COVID-19 vaccines became available for medical professionals and elderly citizens early December and eligibility now has expanded for everyone 16 and older.
Many who have had enough of staying home and worrying for their loved ones being affected by the virus have been rushing to get vaccinated as soon as they can, but with the vaccine being suspiciously ready too soon it has some students and citizens skeptical.
According to an article published by AP News, 15% of Americans are certain they won’t get vaccinated and 17% say probably not. Many expressed doubts about the vaccine’s safety and effectiveness.
The country has surpassed 440,000 deaths from COVID-19 and is facing the challenge of new variants of the virus.

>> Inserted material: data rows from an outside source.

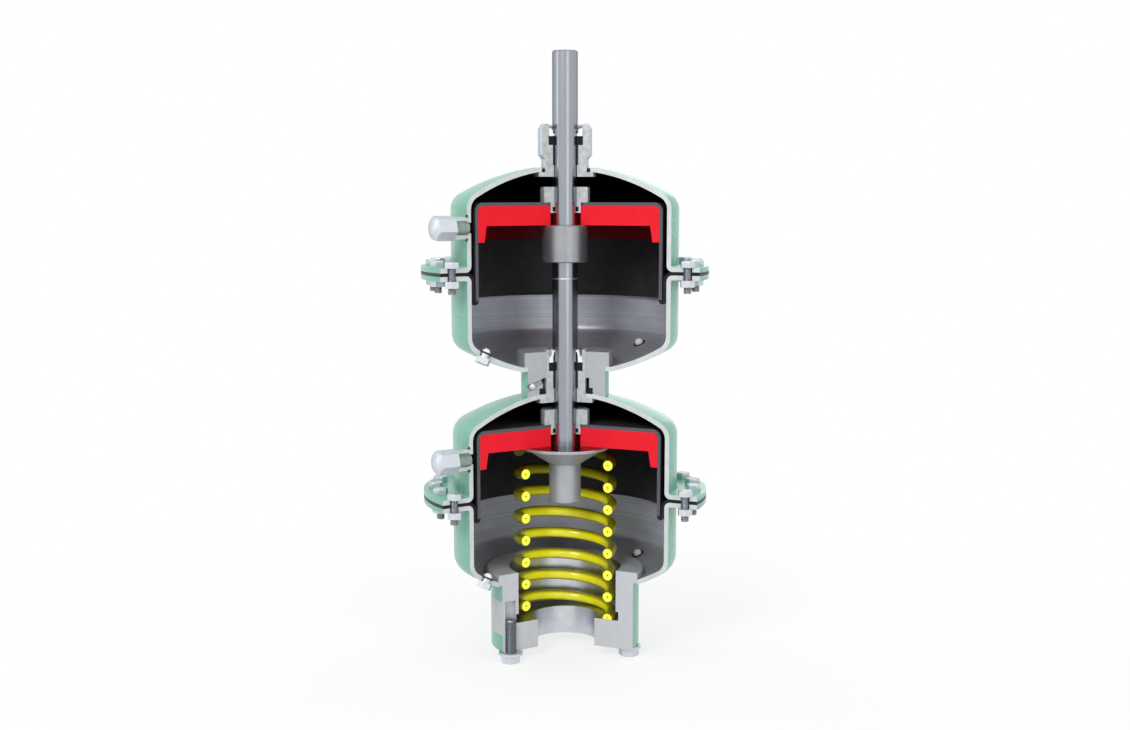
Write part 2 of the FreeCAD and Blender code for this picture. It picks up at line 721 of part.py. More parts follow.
def lower_rod():
    """Lower rod, from the spring seat up to the joint, with a stud at its foot and a bore at its top."""
    foot = lower_plate_foot()
    end = foot - STUD_LENGTH
    bore = STUD_R + THREAD_FIT
    bottom = ROD_JOINT - STUD_LENGTH - STUD_SPACE
    return whole(outline(
        (0, end),
        (STUD_R - JOINT_CHAMFER, end),
        (STUD_R, end + JOINT_CHAMFER),
        (STUD_R, foot),
        (ROD_R, foot),
        (ROD_R, ROD_JOINT - JOINT_CHAMFER),
        (ROD_R - JOINT_CHAMFER, ROD_JOINT),
        (bore, ROD_JOINT),
        (bore, bottom),
        (0, bottom)))


def rod_collar():
    """Collar on the upper rod that carries the upper plate."""
    top = UPPER_PARTING + PLATE_TOP - PLATE_THICK
    bottom = top - COLLAR_HEIGHT
    bore = ROD_R + THREAD_FIT
    edge = COLLAR_CHAMFER
    return whole(outline(
        (bore, bottom),
        (COLLAR_R - edge, bottom),
        (COLLAR_R, bottom + edge),
        (COLLAR_R, top - edge),
        (COLLAR_R - edge, top),
        (bore, top)))


def spring_seat():
    """Seat under the lower plate: a disc on the spring's top coil, a cone that starts inside the coil, and a
    stem, bored for the stud."""
    top = lower_plate_foot()
    rim = top - SEAT_RIM
    bore = STUD_R + THREAD_FIT
    bore_end = top - STUD_LENGTH - STUD_SPACE
    return whole(outline(
        (bore, top),
        (SEAT_R, top),
        (SEAT_R, rim),
        (SPRING_R - WIRE_R - SEAT_IN_COIL, rim),
        (SEAT_STEM_R, rim - SEAT_CONE),
        (SEAT_STEM_R, SEAT_STEM_BOTTOM + SEAT_STEM_EDGE),
        (SEAT_STEM_R - SEAT_STEM_EDGE, SEAT_STEM_BOTTOM),
        (0, SEAT_STEM_BOTTOM),
        (0, bore_end),
        (bore, bore_end)))


def chamber_parts(rise):
    """Pieces that both chambers have, in height from the parting plane, with the plate raised."""
    return {
        "diaphragm": [diaphragm(rise)],
        "flange_bolts": flange_bolts(),
        "flange_nuts": flange_nuts(),
        "port_boss": [port_boss()],
        "port_nipple": [port_nipple()],
        "port_cap": [port_cap()],
        "vent_plugs": vent_plugs(),
        "plate": [moved(plate(), rise)],
        "plate_nut": [moved(plate_nut(), rise)],
        "nut_o_ring": [moved(nut_o_ring(), rise)],
    }


def parts():
    """Every node's solids, by the node's name."""
    nodes = {}
    for side, parting, rise in (("upper", UPPER_PARTING, 0.0), ("lower", LOWER_PARTING, LOWER_PLATE_RISE)):
        for name, solids in chamber_parts(rise).items():
            nodes[f"{side}_{name}"] = [moved(solid, parting) for solid in solids]
    nodes["upper_cover"] = [moved(cover(COVER_HOLE_R), UPPER_PARTING)]
    nodes["lower_cover"] = [moved(cover(HUB_GLAND_R + SPIGOT_FIT), LOWER_PARTING)]
    nodes["upper_bowl"] = [moved(bowl(BOWL_SEAT_R, HUB_R + SPIGOT_FIT), UPPER_PARTING)]
    lower_hole = HOUSING_SHOULDER_R + SPIGOT_FIT
    nodes["lower_bowl"] = [moved(bowl(lower_hole, lower_hole), LOWER_PARTING)]
    nodes["top_gland"] = [top_gland()]
    section_r = TOP_O_RING_SECTION_R
    top_ring_r = (TOP_GLAND_NECK_R + COVER_HOLE_R) / 2
    nodes["top_gland_o_ring"] = [ring_of_section(top_ring_r, top_seat() + section_r, section_r)]
    bush_bore = ROD_R + RUNNING_FIT
    nodes["top_guide_bush"] = [ring(bush_bore, BUSH_R, TOP_BUSH_BOTTOM, TOP_SEAL_BOTTOM)]
    nodes["top_rod_seal"] = [ring(bush_bore, SEAL_R, TOP_SEAL_BOTTOM, TOP_SEAL_BOTTOM + SEAL_HEIGHT)]
    nodes["top_wiper"] = [top_wiper()]
    nodes["centre_hub"] = [centre_hub()]
    nodes["hub_vent_ball"] = [hub_vent_ball()]
    nodes["hub_gland"] = [hub_gland()]
    nodes["hub_guide_bush"] = [ring(bush_bore, BUSH_R, HUB_BUSH_BOTTOM, HUB_SEAL_BOTTOM)]
    nodes["hub_rod_seal"] = [ring(bush_bore, SEAL_R, HUB_SEAL_BOTTOM, HUB_SEAL_BOTTOM + SEAL_HEIGHT)]
    nodes["hub_wiper"] = [hub_wiper()]
    section_r = HUB_O_RING_SPACE / 2
    hub_ring_r = HUB_O_RING_R - SPIGOT_FIT - section_r
    nodes["hub_o_ring"] = [ring_of_section(hub_ring_r, hub_seat() + SHEET + section_r, section_r)]
    nodes["spring_housing"] = [spring_housing()]
    nodes["mounting_bolts"] = mounting_bolts()
    nodes["mounting_washers"] = mounting_washers()
    nodes["return_spring"] = return_spring()
    nodes["upper_rod"] = [upper_rod()]
    nodes["lower_rod"] = [lower_rod()]
    nodes["rod_collar"] = [rod_collar()]
    nodes["spring_seat"] = [spring_seat()]
    return nodes


os.makedirs("parts", exist_ok=True)
for node, solids in parts().items():
    shape = solids[0] if len(solids) == 1 else Part.makeCompound(solids)
    if not shape.isValid() or len(shape.Solids) != len(solids):
        raise ValueError(f"{node} is not {len(solids)} closed solids")
    shape.exportStep(f"parts/{node}.step")
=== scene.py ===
"""Looks of a sectioned tandem pneumatic diaphragm actuator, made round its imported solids.

Laid out as an add-on: sizes, colours and the studio are properties of the scene, every group of pieces has an
operator, and a panel in the sidebar lists them. Metres, +Z up the rod, in the part's own frame. Angles are about
the rod, from +X towards +Y. The cut leaves 240 degrees of what is sectioned, from the right face through the back
to the left face.
"""
import math

import bmesh
import bpy
import numpy as np
from bpy.props import FloatProperty, FloatVectorProperty, IntProperty, PointerProperty
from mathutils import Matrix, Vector


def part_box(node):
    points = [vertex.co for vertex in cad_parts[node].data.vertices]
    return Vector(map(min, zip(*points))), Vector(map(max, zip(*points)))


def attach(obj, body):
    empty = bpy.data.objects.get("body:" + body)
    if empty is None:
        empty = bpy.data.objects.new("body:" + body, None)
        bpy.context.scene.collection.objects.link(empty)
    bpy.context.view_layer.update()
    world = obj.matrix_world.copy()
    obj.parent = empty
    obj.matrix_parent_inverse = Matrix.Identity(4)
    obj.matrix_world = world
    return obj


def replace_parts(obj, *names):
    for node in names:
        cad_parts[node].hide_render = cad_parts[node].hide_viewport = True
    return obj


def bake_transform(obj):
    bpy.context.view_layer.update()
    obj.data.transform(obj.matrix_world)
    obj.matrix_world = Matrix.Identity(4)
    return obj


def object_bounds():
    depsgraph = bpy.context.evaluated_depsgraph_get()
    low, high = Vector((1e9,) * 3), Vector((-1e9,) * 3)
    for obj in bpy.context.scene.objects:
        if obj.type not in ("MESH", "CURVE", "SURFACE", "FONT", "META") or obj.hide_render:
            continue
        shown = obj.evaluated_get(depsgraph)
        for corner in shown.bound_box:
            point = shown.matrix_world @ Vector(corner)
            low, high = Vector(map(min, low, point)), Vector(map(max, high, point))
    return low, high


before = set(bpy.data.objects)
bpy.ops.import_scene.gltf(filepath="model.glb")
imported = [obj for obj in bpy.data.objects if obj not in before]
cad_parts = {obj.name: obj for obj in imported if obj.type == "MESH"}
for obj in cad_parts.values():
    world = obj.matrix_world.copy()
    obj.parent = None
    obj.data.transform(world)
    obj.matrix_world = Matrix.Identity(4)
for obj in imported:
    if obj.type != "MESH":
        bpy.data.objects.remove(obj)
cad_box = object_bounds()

bl_info = {
    "name": "Sectioned diaphragm actuator",
    "version": (1, 0, 0),
    "blender": (4, 5, 0),
    "location": "3D View > Sidebar > Actuator",
    "description": "Dresses the packed solids of a tandem diaphragm actuator and sets up its studio",
    "category": "Object",
}

MM = 0.001
RIGHT_FACE = math.radians(-15)
LEFT_FACE = math.radians(225)
SIDES = ("upper", "lower")

# Finishes that several groups of pieces wear
ZINC, RUBBER, ACETAL = "bright_zinc_plate", "moulded_nitrile_rubber", "white_acetal"

# Outward directions of the two flat faces of the cut
FACE_NORMALS = (
    (math.cos(LEFT_FACE + math.pi / 2), math.sin(LEFT_FACE + math.pi / 2), 0.0),
    (math.cos(RIGHT_FACE - math.pi / 2), math.sin(RIGHT_FACE - math.pi / 2), 0.0),
)

# How near a point lies to a face of the cut that it is on, and how well its normal agrees with the face's
IN_PLANE, ALIGNED = 0.06 * MM, 0.97

# The middle span of a noise, which holds nearly all of it
NOISE_LOW, NOISE_HIGH = 0.3, 0.7

# Painted shade darkens a bowl's crown between these depths under its parting plane
CROWN_SHADE_FROM, CROWN_SHADE_TO = 58 * MM, 74 * MM

# Mint enamel on the turned parts lies outside this radius and below this height
HUB_PAINT, HOUSING_PAINT = (43.5 * MM, 283 * MM), (74.5 * MM, 68 * MM)

# The housing's bare patch lies left of this x, between these heights, and its honed bore within this radius
HOUSING_BARE_PATCH, HOUSING_BORE = (-53 * MM, 18 * MM, 52 * MM), 56.8 * MM

# Half the height of the dull ring where the rods meet, and its linear colour, a painted highlight of their broken
# edges
ROD_JOINT, JOINT_HIGHLIGHT = 0.8 * MM, (0.78, 0.8, 0.83, 1.0)

# Radii over which the plates' red goes from painted light near the middle to painted shade at the skirt
RED_SHADE_RADII = (28 * MM, 80 * MM)

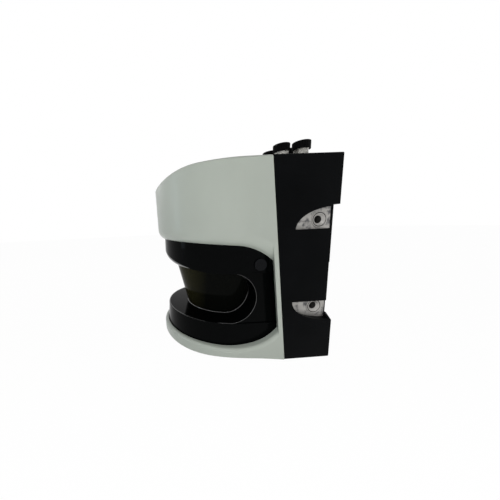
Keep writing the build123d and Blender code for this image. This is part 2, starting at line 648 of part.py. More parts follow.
def base_plate():
    """Plate that closes the foot, with a tongue over the casting's floor."""
    tongue_y = seam_y(0) + BASE_TONGUE_LAP
    half = CAST_X - BASE_TONGUE_INSET
    plate = d_block(FRAME_RADIUS, 0, BASE_THICKNESS) & before_seam(SEAM_GAP)
    plate += block((-half, half), (0, tongue_y), (CAST_END_WALL + WINDOW_CLEARANCE, BASE_THICKNESS))
    for side in (-1, 1):
        for x, y in base_screw_places():
            plate -= screw_hole(side * x, y, 0, 1)
        plate -= disc(SCREW_RADIUS, 0, HEIGHT, side * BASE_SCREW_REAR_X, base_screw_rear_y())
    return plate


def screw_profile(radius_gap=0.0):
    """Countersunk screw, head down at Z = 0 and thread going up."""
    head = Cone(SCREW_HEAD_RADIUS + radius_gap, SCREW_RADIUS + radius_gap, SCREW_HEAD, align=UP)
    return head + disc(SCREW_RADIUS + radius_gap, 0, SCREW_LENGTH)


def screw(x, y, z, up):
    """Countersunk screw with a socket, its head's face at z, pointing up (1) or down (-1)."""
    body = screw_profile() - disc(SCREW_SOCKET_RADIUS, 0, SCREW_SOCKET_DEPTH)
    turn = Rot(0, 0, 0) if up > 0 else Rot(180, 0, 0)
    return Pos(x, y, z) * turn * body


def screw_hole(x, y, z, up):
    """Hole for a countersunk screw, a little larger than the screw."""
    turn = Rot(0, 0, 0) if up > 0 else Rot(180, 0, 0)
    return Pos(x, y, z) * turn * screw_profile(FIT_GAP)


def chassis_screw_place():
    """X and Y of the front chassis screw on the right side, in the middle of the frame's wall."""
    wall = (FRAME_RADIUS + window_radius(WINDOW_SEAT_Z) + WINDOW_FLANGE) / 2
    turn = math.radians(CHASSIS_SCREW_TURN)
    return wall * math.cos(turn), -wall * math.sin(turn)


def lug_screw_y():
    """Y of the rear chassis screws, in the middle of the casting's ledges."""
    return seam_y(FRAME_TOP_Z) + LUG_DEPTH / 2


def chassis_plate():
    """Plate over the frame that carries the receiver and rests on the casting's ledges."""
    radius = FRAME_RADIUS - CHASSIS_INSET
    plate = d_block(radius, FRAME_TOP_Z, CHASSIS_TOP_Z) & before_seam(SEAM_GAP)
    inner = CAST_X - CHASSIS_INSET
    tail = block((-inner, inner), (0, seam_y(FRAME_TOP_Z) + LUG_DEPTH), (FRAME_TOP_Z, CHASSIS_TOP_Z))
    plate += tail
    plate -= disc(TUBE_RADIUS + WINDOW_CLEARANCE, 0, HEIGHT)
    x, y = chassis_screw_place()
    for side in (-1, 1):
        plate -= screw_hole(side * x, y, CHASSIS_TOP_Z, -1)
        plate -= screw_hole(side * LUG_SCREW_X, lug_screw_y(), CHASSIS_TOP_Z, -1)
    return plate


def lens_tube():
    """Tube with a flange on the chassis plate and a lip under the receiving lens."""
    inner = TUBE_RADIUS - TUBE_WALL
    lip_z = TUBE_BOTTOM_Z + TUBE_LIP
    tube = disc(TUBE_RADIUS, TUBE_BOTTOM_Z, TUBE_TOP_Z)
    tube += disc(TUBE_FLANGE_RADIUS, CHASSIS_TOP_Z, CHASSIS_TOP_Z + TUBE_FLANGE_THICKNESS)
    tube -= disc(inner, lip_z, TUBE_TOP_Z)
    return tube - disc(inner - TUBE_LIP * 2, 0, HEIGHT)


def receiver_lens():
    """Large domed lens with a hole in its middle for the laser."""
    outer = TUBE_RADIUS - TUBE_WALL - LENS_CLEARANCE
    bottom = TUBE_BOTTOM_Z + TUBE_LIP
    dome_radius = (outer ** 2 + LENS_CROWN ** 2) / (2 * LENS_CROWN)
    dome = Pos(0, 0, bottom + LENS_EDGE + LENS_CROWN - dome_radius) * Sphere(dome_radius)
    lens = disc(outer, bottom, bottom + LENS_EDGE + LENS_CROWN) & dome
    return lens - disc(LASER_RADIUS + LENS_CLEARANCE, 0, HEIGHT)


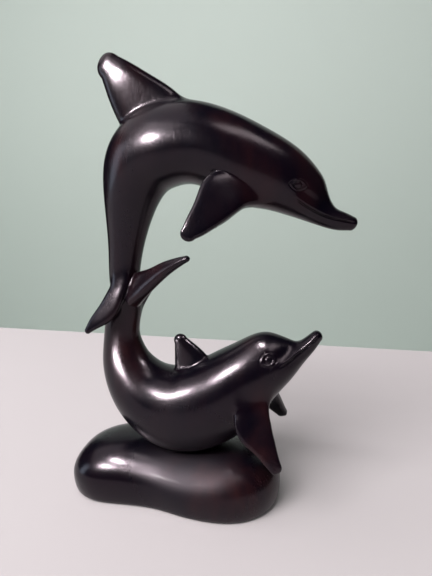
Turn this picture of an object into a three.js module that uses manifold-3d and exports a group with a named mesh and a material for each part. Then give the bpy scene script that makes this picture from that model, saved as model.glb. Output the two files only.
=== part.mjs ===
// Two leaping dolphins carved, together with the rounded rock they rise from, out of one block
// of dark hardwood. The upper dolphin arches over to the right, the lower one curls along the
// top of the rock, and their tails grow into each other on the left.
// Millimetres, +Z up. X runs along the rock, and the viewer stands on the -Y side.

import * as THREE from "three";
import { mergeVertices } from "three/addons/utils/BufferGeometryUtils.js";
import Module from "manifold-3d";

const wasm = await Module();
wasm.setup();

// Driving sizes.
const FIGURE_HEIGHT = 262; // from the top of the rock to the tip of the upper back fin
const ROCK_LENGTH = 155;
const ROCK_DEPTH = 77;
const ROCK_HEIGHT = 41;
const MOUTH_WIDTH = 1.6; // of the line cut between the jaws
const MOUTH_DEPTH = 1.4;
const EYE_RADIUS = 2.6; // to the middle of the ring cut round each eye
const EYE_RING_WIDTH = 1.4;

// Every station of the figures is in hundredths of their height, measured from the rock's top.
const UNIT = FIGURE_HEIGHT / 100;
const TAIL_CAP = 2; // how far each rounded end runs on past its last station, in the same unit
const BEAK_CAP = 1.4;
const ROOT_CAP = 1;

// How finely the solids are faceted.
const BODY_SIDES = 20;
const FIN_SIDES = 10;
const RINGS_PER_STATION = 2;
const CUT_SIDES = 4;
const EYE_STEPS = 10;
const CAP_RINGS = 3;
const ROCK_SIDES = 32;
const ROCK_RINGS = 22;

// A body station is [x, z, depth to the back, depth to the belly, half width, crest], from the
// tail to the beak. Crest is how far the back's side of a section narrows towards its top, as a
// share of its width.
const UPPER_BODY = [
  [-17.0, 39.5, 3.2, 3.2, 3.6, 0],
  [-16.6, 45.5, 4.0, 4.0, 3.7, 0],
  [-15.7, 52.5, 4.6, 4.6, 4.0, 0],
  [-14.6, 59.5, 5.7, 5.7, 4.7, 0],
  [-13.1, 66.6, 7.4, 7.2, 6.2, 0],
  [-10.2, 72.4, 10.1, 8.0, 7.8, 0],
  [-5.6, 76.3, 11.4, 8.6, 9.2, 0],
  [0.4, 78.1, 10.9, 8.8, 9.6, 0],
  [6.6, 77.9, 9.9, 9.1, 9.6, 0],
  [12.6, 75.9, 9.3, 9.4, 9.4, 0],
  [18.9, 72.6, 9.2, 9.1, 8.8, 0],
  [24.3, 69.8, 8.5, 7.6, 7.9, 0],
  [28.6, 67.0, 7.2, 6.0, 6.6, 0.08],
  [31.8, 64.7, 5.6, 4.7, 5.1, 0.15],
  [34.5, 62.9, 3.2, 3.8, 3.5, 0.3],
  [36.9, 61.5, 2.0, 3.1, 2.8, 0.4],
  [39.2, 60.6, 1.8, 2.6, 2.4, 0.4],
  [41.3, 59.9, 1.5, 1.9, 1.9, 0.2],
];
const LOWER_BODY = [
  [-15.6, 43.5, 3.0, 3.0, 3.4, 0],
  [-17.0, 37.0, 4.6, 4.6, 3.6, 0],
  [-18.2, 30.5, 4.9, 4.9, 4.2, 0],
  [-18.1, 25.0, 6.0, 6.0, 5.0, 0],
  [-17.0, 20.2, 7.4, 7.4, 6.2, 0],
  [-14.4, 15.4, 9.0, 9.0, 7.8, 0],
  [-10.3, 11.4, 10.6, 10.6, 9.4, 0],
  [-4.8, 8.9, 11.7, 11.9, 10.6, 0],
  [1.4, 8.8, 12.4, 11.8, 11.0, 0],
  [7.4, 11.4, 12.2, 11.2, 10.8, 0],
  [13.1, 16.0, 10.8, 10.5, 10.0, 0],
  [18.4, 20.4, 9.4, 8.8, 8.8, 0],
  [22.6, 23.2, 8.9, 7.1, 7.5, 0.05],
  [25.9, 25.2, 7.7, 5.6, 6.2, 0.12],
  [28.5, 26.8, 4.8, 4.2, 4.3, 0.3],
  [30.6, 28.2, 2.1, 3.1, 3.1, 0.42],
  [32.5, 29.8, 1.5, 2.4, 2.4, 0.42],
  [34.3, 31.5, 1.4, 1.7, 1.8, 0.2],
];

// A fin station is [x, y, z, breadth to one edge, breadth to the other, half thickness], from
// the root inside the body to the tip. The plate's side looks along `face`. Squareness is 2 for
// an oval section, and more for flat sides with rounded edges.
const UPPER_BACK_FIN = {
  face: [0, 1, 0],
  squareness: 2.8,
  stations: [
    [-0.4, 0, 79.0, 9.5, 7.5, 2.8],
    [-4.6, 0, 85.4, 9.8, 7.0, 2.9],
    [-9.2, 0, 90.4, 8.3, 5.5, 3.0],
    [-13.2, 0, 94.4, 5.9, 4.1, 3.0],
    [-16.2, 0, 97.2, 3.6, 3.0, 2.5],
  ],
};
const LOWER_BACK_FIN = {
  face: [0, 1, 0],
  squareness: 2,
  stations: [
    [2.6, 0, 19.6, 6.4, 5.4, 2.6],
    [1.4, 0, 22.6, 5.2, 4.6, 2.1],
    [0.0, 0, 25.5, 3.6, 3.4, 1.7],
    [-1.4, 0, 28.3, 1.9, 1.9, 1.3],
  ],
};
const UPPER_NEAR_FLIPPER = {
  face: [0.2, -0.9, 0.35],
  squareness: 4,
  stations: [
    [22.6, -2.0, 67.4, 2.6, 3.0, 2.2],
    [19.4, -4.5, 67.6, 3.4, 3.7, 2.1],
    [16.1, -7.2, 67.8, 3.9, 4.2, 1.9],
    [12.9, -9.8, 66.6, 5.8, 4.7, 1.6],
    [9.9, -12.2, 63.9, 3.8, 4.4, 1.3],
    [7.4, -14.2, 60.8, 2.4, 3.1, 1.1],
    [5.8, -15.2, 58.9, 1.6, 1.9, 0.9],
  ],
};
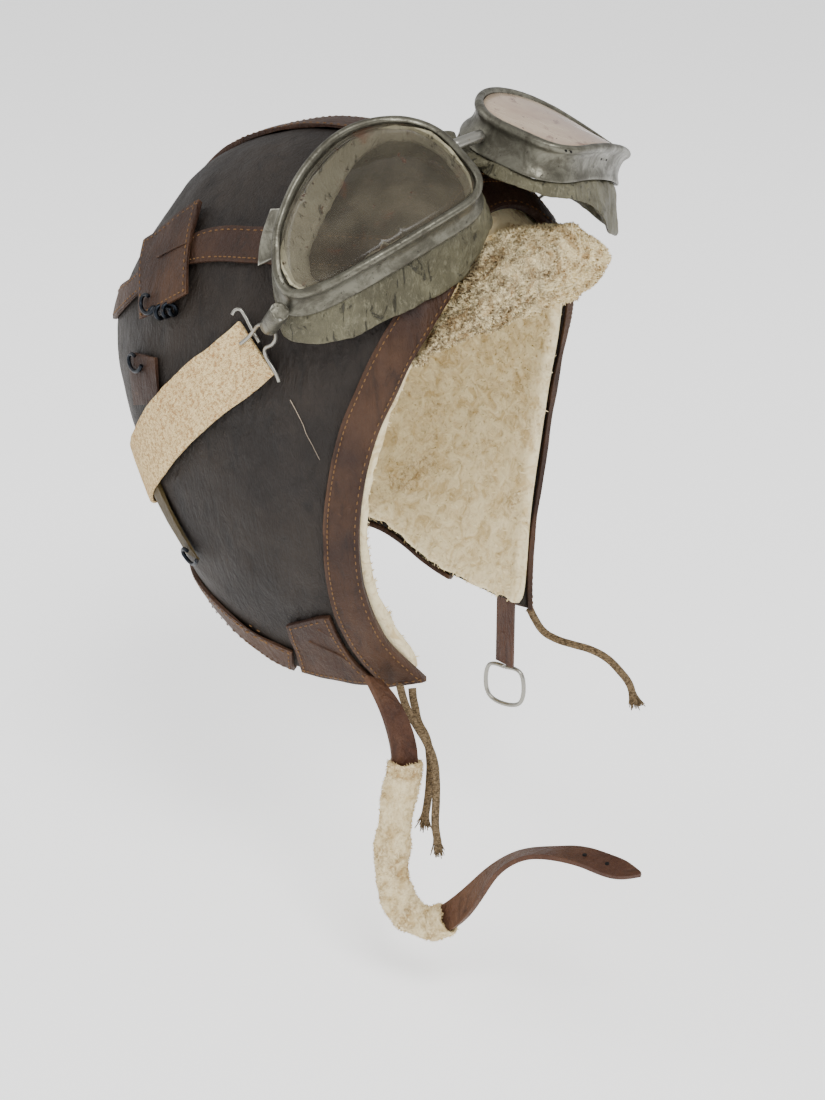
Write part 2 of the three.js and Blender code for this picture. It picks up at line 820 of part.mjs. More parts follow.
// Corner patch on the lower front corner, beside the binding
function cornerPatch(side) {
  const rise = PATCH_HIGH;
  const place = (u, v) => {
    const y0 = -FRONT * 0.5;
    const low = hemZ(y0);
    const z = mix(low + rise, low + GAP, u);
    const round = 1 - Math.sqrt(1 - (1 - clamp(u / 0.35, 0, 1)) ** 2);
    const slope = (edgeAhead(z + 1, 0) - edgeAhead(z - 1, 0)) / 2;
    const front = edgeAhead(z, 0) + (BINDING + EASE + 3 * GAP) * Math.hypot(1, slope);
    const back = Math.max(y0 + PATCH_LONG - (PATCH_LONG - BINDING) * round, front + BINDING * 0.4);
    const y = mix(front, back, v);
    const floor = hemZ(y) + GAP;
    return sidePlace(y, Math.max(mix(z, mix(hemZ(y) + rise, floor, u), v), floor), side);
  };
  return layer(4, 4, place, SEAT + GAP, SEAT + GAP + TRIM);
}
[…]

Rushing to re-open schools and the nation assures that there are still chances of people catching the virus and passing it onto their loved ones, friends and workers that don’t have the ability to work from home who are forced to be around people.
With colleges and universities making a switch to online classes, Pierce should provide students options if they can’t take the vaccine because of medical, religious or philosophical beliefs.
Pierce should not mandate the vaccine for students as there are reasons some will not be able to take it because of allergies, respiratory issues or other health issues they cannot control.
Courses that have switched to online classes give the ability and safety for students to complete their subjects comfortably at home without the anxiety and worry of being forced to go back to campus without a choice.
Some people are worried that the vaccine was made too fast and that reason is enough to let students have the right to proceed taking online classes and give that option to have the classes they need still available online once campus chooses to re-open.
According to an article published by Huffpost News, a morning consult survey conducted in the first week of January found that 23% of health care workers said they would never accept the vaccine.
Students should not have to be put in a situation where they are forced to take the COVID-19 vaccine and go back to campus so they can complete their education without providing them alternate options.